In an emailed statement, Bibb also cheered the decision.

“From day one,” he said, “I made it clear that any deal involving our city’s assets must protect the city’s general revenue fund and deliver real value for Cleveland. This agreement does exactly that. It resolves longstanding issues, safeguards the city’s financial interests and positions us to move ahead with clarity and purpose.”

A handful of civic and nonprofit organizations also chimed in, expressing their support for an end to the fight – and an attempt to move on.

Now the city and Haslam Sports Groups will put the finishing touches on their deal – and move to dismiss their dueling lawsuits over the existing stadium lease and a state law designed to give cities more power in battles to keep professional sports teams.

Cleveland stands to get an initial settlement payment of $25 million before the end of the year. That money is earmarked for the lakefront.

“We believe strongly that we have put the City of Cleveland in a position that it was not previously in,” Bradford Davy, the mayor’s chief of staff, told council members.
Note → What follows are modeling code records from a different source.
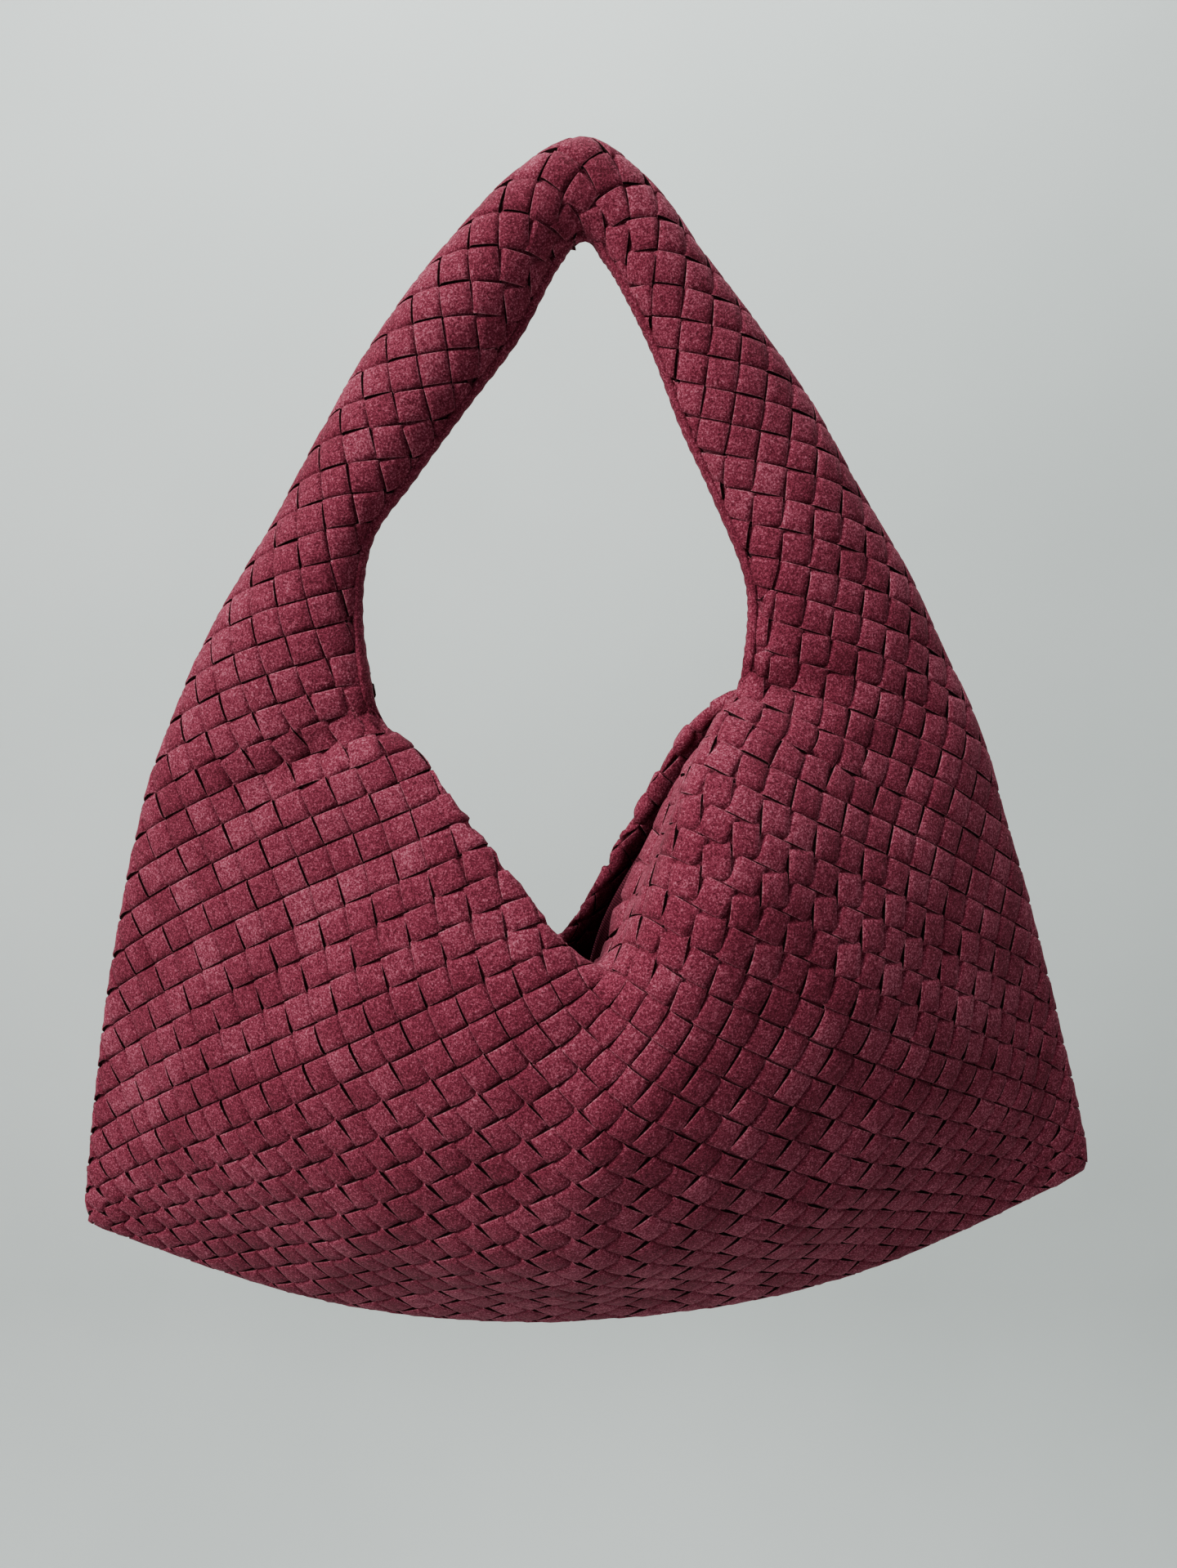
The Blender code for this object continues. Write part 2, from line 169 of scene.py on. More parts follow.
def all_stations():
    rows = [arm_station(*CROWN)]
    rows += [arm_station(*row) for row in LEFT_ARM]
    rows += [pouch_station(*row) for row in POUCH]
    rows += [arm_station(*row) for row in RIGHT_ARM]
    for number, row in enumerate(rows):
        share, offset = GUSSET.get(number, (0.0, (0.0, 0.0, 0.0)))
        row += [share, *offset]
    rows.append(rows[0])
    return np.array(rows)


def catmull(p0, p1, p2, p3, t):
    slope_in = (p2 - p0) / 2
    slope_out = (p3 - p1) / 2
    a = 2 * p1 - 2 * p2 + slope_in + slope_out
    b = -3 * p1 + 3 * p2 - 2 * slope_in - slope_out
    return ((a * t + b) * t + slope_in) * t + p1


def spline_rows(rows):
    """The stations, interpolated. Only the outer fold breaks its direction, at the corners."""
    count = len(rows) - 1
    parts = np.arange(STEPS) / STEPS
    result = []
    for i in range(count):
        before = rows[i - 1] if i else rows[count - 1]
        after = rows[i + 2] if i + 2 <= count else rows[1]
        before, after = before.copy(), after.copy()
        if i in (LEFT_CORNER, RIGHT_CORNER):
            before[0:2] = rows[i][0:2]
        if i + 1 in (LEFT_CORNER, RIGHT_CORNER):
            after[0:2] = rows[i + 1][0:2]
        result += [catmull(before, rows[i], rows[i + 1], after, t) for t in parts]
    result.append(rows[-1])
    return np.array(result)


def unit(vectors):
    return vectors / np.maximum(np.linalg.norm(vectors, axis=-1, keepdims=True), 1e-12)


def arc_lengths(points):
    steps = np.linalg.norm(np.diff(points, axis=0), axis=1)
    return np.concatenate([[0], np.cumsum(steps)])


def resample(points, count):
    """count + 1 points, evenly spaced along the polyline."""
    lengths = arc_lengths(points)
    marks = np.linspace(0, lengths[-1], count + 1)
    return np.stack([np.interp(marks, lengths, points[:, k]) for k in range(3)], axis=1)


def dense_curve(points, steps):
    """Catmull-Rom curve through points[1:-1]; the first and last only steer it."""
    curve = []
    for i in range(1, len(points) - 2):
        curve += [catmull(*points[i - 1:i + 3], t / steps) for t in range(steps)]
    curve.append(points[-2])
    return np.array(curve)


def bezier(p0, p1, p2, p3, steps):
    t = np.linspace(0, 1, steps + 1)[:, None]
    u = 1 - t
    return u**3 * p0 + 3 * u * u * t * p1 + 3 * u * t * t * p2 + t**3 * p3


def behind_panel(panel, length, along, turn):
    """Points that follow the panel back from its lip, and the inward direction at each."""
    lengths = arc_lengths(panel)
    marks = lengths[-1] - np.linspace(0, length, HEM_POINTS)
    path = np.stack([np.interp(marks, lengths, panel[:, k]) for k in range(3)], axis=1)
    tangent = unit(np.gradient(path, axis=0) * -1)
    inward = turn * (-tangent[:, 1:2] * along + (tangent @ along)[:, None] * DEPTH_AXIS)
    return path, unit(inward)


def slide(start, end, count):
    """count points from start towards end, the last one on it."""
    return start + (end - start) * (np.arange(1, count + 1) / count)[:, None]


def section_path(row, layer, arm_part):
    """One layer's path at one station: fold to lip, and the turned-in hem."""
    outer = np.array([row[0], 0, row[1]])
    inner = np.array([row[2], 0, row[3]])
    if layer == BACK:
        inner = inner + np.array([row[4], 0, row[5]])
    own, other = (row[6:11], row[11:16]) if layer == FRONT else (row[11:16], row[6:11])
    across = inner - outer
    panel = panel_path(outer, across, own, other, arm_part)
    along = across / np.linalg.norm(across)
    turn = 1 if layer == FRONT else -1
    roll, hem = (row[16], row[17]) if layer == FRONT else (BACK_ROLL, row[18])
    roll = roll * (1 - arm_part) + ARM_ROLL * arm_part
    lip = panel[-1]
    into_arm = lip - along * hem - DEPTH_AXIS * turn * ARM_HEM_SPREAD
    behind, clear = behind_panel(panel, hem + SPARE_HEM, along, turn)
    behind += clear * (2 * roll) * (1 - arm_part)
    tube = np.linspace(0, 1, len(behind))[:, None] * (into_arm - lip) * (1 + SPARE_HEM / hem) + lip
    behind = behind * (1 - arm_part) + tube * arm_part
    share, corner = 0.0, lip
    if layer == FRONT:
        share, corner = min(max(row[19], 0), 1), lip + row[20:23]
    return panel, turned_path(panel, behind, roll, share, corner)


def panel_path(outer, across, own, other, arm_part):
    """Smooth line through a layer's given points, from the fold to the lip."""
    points = [outer + across * ACROSS[0] + DEPTH_AXIS * other[0], outer]
    points += [outer + across * s + DEPTH_AXIS * y for s, y in zip(ACROSS, own)]
    free_end = 2 * points[-1] - points[-2]
    seam_end = outer + across * ACROSS[3] + DEPTH_AXIS * other[3]
    points.append(free_end * (1 - arm_part) + seam_end * arm_part)
    return dense_curve(points, PANEL_STEPS)


def turned_path(panel, behind, roll, share, corner):
    """Over the lip and down behind the panel, or by this share back to the gusset's corner."""
    lip = panel[-1]
    tangent = panel[-1] - panel[-2]
    tangent /= np.linalg.norm(tangent)
    end = behind[-1] * (1 - share) + (corner + np.array(GUSSET_END)) * share
    bend = behind[HEM_BEND] * (1 - share) + corner * share
    pull = behind[0] + tangent * ROLL_RETURN * roll
    pull = pull * (1 - share) + (corner * 0.6 + lip * 0.4) * share
    first = behind[0] * (1 - share) + (corner * 0.5 + lip * 0.5) * share
    turn_over = bezier(lip, lip + tangent * ROLL_PULL * roll, pull, first, TURN_STEPS)
    middle = behind[1:HEM_BEND] * (1 - share) + share * slide(first, bend, HEM_BEND - 1)
    last = behind[HEM_BEND:] * (1 - share) + share * slide(bend, end, len(behind) - HEM_BEND)
    return np.concatenate([turn_over, middle, last])[1:]


def soften(path):
    """Rounds the bends of the turned-in part; its ends stay."""
    path = path.copy()
    for _ in range(SOFTENING):
        path[1:-1] = path[1:-1] * 0.5 + (path[:-2] + path[2:]) * 0.25
    return path


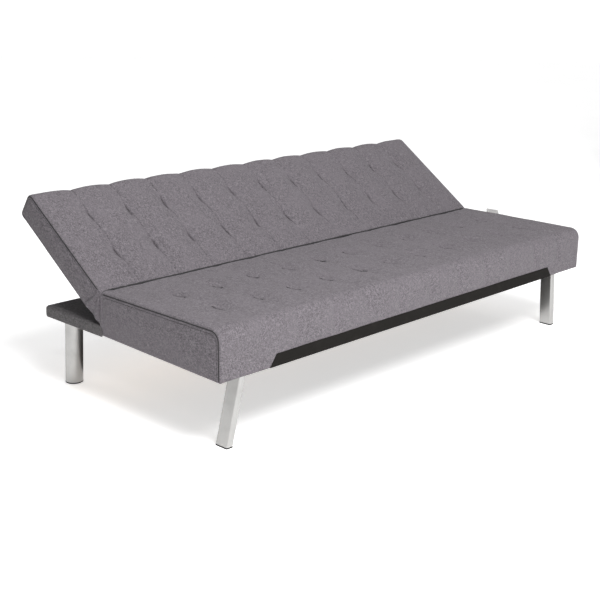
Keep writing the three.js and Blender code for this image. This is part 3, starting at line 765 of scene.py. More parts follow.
@dataclass
class Cushion:
    """A closed, tufted cushion skin, swept across the sofa and capped by its end panels.

    The section is an outline in the cushion's own plane. Its face runs from the crease outward.
    """

    name: str
    tufting: Tufting
    outline: list[tuple[float, float, float]]
    face_start: tuple[float, float]
    spine: tuple[tuple[float, float], tuple[float, float]]
    step: float = 0.0060
    end_round: float = 0.0065
    groove: float = 0.0018
    seam_end: float = 0.645
    joins: int = 14
    stitch_ring: int = 3
    border: tuple[tuple[float, float], ...] = (
        (0.026, 1.3), (0.060, 2.1), (0.105, 2.0), (0.130, 0.5), (0.158, 2.0),
        (0.23, 2.9), (0.34, 3.7), (0.50, 4.4), (0.70, 4.9), (0.88, 5.0), (1.0, 5.0))
    fade: Callable[[np.ndarray], np.ndarray] = lambda along: np.ones_like(along)
    lift: Callable[[np.ndarray, np.ndarray], np.ndarray] = lambda x, along: np.zeros_like(x)
    place: Callable[[float, float, float], tuple[float, float, float]] = lambda x, u, v: (x, u, v)
    wave: float = 0.0013

    def __post_init__(self) -> None:
        """Works out the section, how far each point is along the face, and the stations."""
        self.loop = rounded_loop(self.outline, self.step)
        start = int(np.argmin(np.linalg.norm(self.loop - np.array(self.face_start), axis=1)))
        self.loop = np.roll(self.loop, -start, axis=0)
        self.normals = outward(self.loop)
        gaps = np.linalg.norm(np.roll(self.loop, -1, axis=0) - self.loop, axis=1)
        self.along = np.concatenate([[0], np.cumsum(gaps)[:-1]])
        self.across = stations(self.tufting.half, self.tufting.channels)

    def _end_inset(self, x: np.ndarray, along: np.ndarray) -> np.ndarray:
        """How far the section shrinks near an end, with a groove along the end seam."""
        out = np.abs(x) - (self.tufting.half - self.end_round)
        share = np.clip(out / self.end_round, 0, 1)
        rounded = self.end_round * (1 - np.sqrt(np.clip(1 - share ** 2, 0, 1)))
        sewn = self.groove * np.interp(along, [self.seam_end, self.seam_end + 10 * MM], [1, 0])
        return rounded * 0.62 + sewn * np.clip(1 - (self.tufting.half - np.abs(x)) / (1.4 * MM), 0, 1)

    def skin(self) -> bpy.types.Object:
        """Builds the closed skin.

        Returns:
            The object, with its sections in order of self.across.
        """
        x = np.repeat(self.across[:, None], len(self.loop), axis=1)
        along = np.repeat(self.along[None, :], len(self.across), axis=0)
        fade = self.fade(along)
        rise = self.tufting.height(x, along, fade) + self.lift(x, along)
        rise = rise + self.wave * np.vectorize(self._unevenness)(x, along)
        end = np.clip((self.tufting.half - np.abs(x)) / (20 * MM), 0, 1)
        rise = rise * end * end * (3 - 2 * end) - self._end_inset(x, along)
        u = self.loop[None, :, 0] + self.normals[None, :, 0] * rise
        v = self.loop[None, :, 1] + self.normals[None, :, 1] * rise
        body = np.stack([x, u, v], axis=-1).reshape(-1, 3)
        lines = np.stack([x, along], axis=-1).reshape(-1, 2)
        count = len(self.loop)
        faces = grid_faces(len(self.across), count, closed=True)
        points, marks = [body], [lines]
        for base, side in ((0, -1.0), (len(self.across) - 1, 1.0)):
            rim = body[base * count:(base + 1) * count]
            start = sum(len(p) for p in points)
            rings, ring_lines = self._cap(rim, side)
            points.append(rings)
            marks.append(ring_lines)
            first = [tuple(base * count + k for k in (j, (j + 1) % count)) for j in range(count)]
            faces += [(a, b, start + (j + 1) % count, start + j) for j, (a, b) in enumerate(first)]
            faces += grid_faces(len(self.border), count, closed=True, start=start)
        flat = np.concatenate(points)
        placed = np.array([self.place(*p) for p in flat])
        return make_object(self.name, placed, faces, np.concatenate(marks))

    @staticmethod
    def _unevenness(x: float, along: float) -> float:
        """Slow waves in the stuffing, from -1 to 1."""
        broad = noise.noise(Vector((x * 9.0, along * 11.0, 0.3)))
        fine = noise.noise(Vector((x * 31.0, along * 27.0, 4.0)))
        return broad + 0.4 * fine

    def _cap(self, rim: np.ndarray, side: float) -> tuple[np.ndarray, np.ndarray]:
        """Rings of points that close one end, shrinking to a line along the end panel's middle."""
        first, last = (np.array(end) for end in self.spine)
        reach = last - first
        share = np.clip(((rim[:, 1:] - first) @ reach) / (reach @ reach), 0, 1)
        target = first + share[:, None] * reach
        closed = first + np.round(share * self.joins)[:, None] / self.joins * reach
        rings = []
        for share_in, out in self.border:
            flat = rim[:, 1:] * (1 - share_in) + (target if share_in < 1 else closed) * share_in
            level = np.interp(self.along, [self.seam_end, self.seam_end + 20 * MM], [out, max(out, 2.0)])
            depth = side * level[:, None] * MM
            rings.append(np.concatenate([rim[:, :1] + depth, flat], axis=1))
        made = np.concatenate(rings)
        return made, made[:, 1:].copy()

    def sample(self, values: np.ndarray, x: np.ndarray, along: np.ndarray) -> np.ndarray:
        """Reads something kept at each point of the skin, between its points.

        Args:
            values: one row for each point of the swept part of the skin.
            x: places across the sofa.
            along: places along the face.

        Returns:
            One row for each place.
        """
        table = values.reshape(len(self.across), len(self.loop), -1)
        i = np.clip(np.searchsorted(self.across, x) - 1, 0, len(self.across) - 2)
        j = np.clip(np.searchsorted(self.along, along) - 1, 0, len(self.along) - 2)
        s = ((x - self.across[i]) / (self.across[i + 1] - self.across[i]))[:, None]
        t = ((along - self.along[j]) / (self.along[j + 1] - self.along[j]))[:, None]
        near = table[i, j] * (1 - s) + table[i + 1, j] * s
        far = table[i, j + 1] * (1 - s) + table[i + 1, j + 1] * s
        return near * (1 - t) + far * t

    def rim_line(self, side: float, ring: int, first: float, last: float) -> np.ndarray:
        """Vertex numbers along an end seam, or along one ring of the end panel inside it.

        Args:
            side: which end, -1 or 1.
            ring: -1 for the seam itself, or a ring of the end panel.
            first: where along the face the line starts.
            last: where it stops.

        Returns:
            The vertex numbers in order.
        """
        count = len(self.loop)
        body = len(self.across) * count
        if ring < 0:
            start = 0 if side < 0 else body - count
        else:
            start = body + (0 if side < 0 else len(self.border) * count) + ring * count
        return start + np.where((self.along >= first) & (self.along <= last))[0]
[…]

But councilwoman Jasmin Santana said that, in the future, there has to be better – and earlier – communication between the administration and lawmakers.

One of council’s biggest complaints over the last six weeks was that members felt blindsided by the deal, which Bibb announced side-by-side with Jimmy and Dee Haslam on Oct. 13.

“We have to be partners,” Santana said. “We all want what is best for our city. And working in silos is just not gonna move the needle.”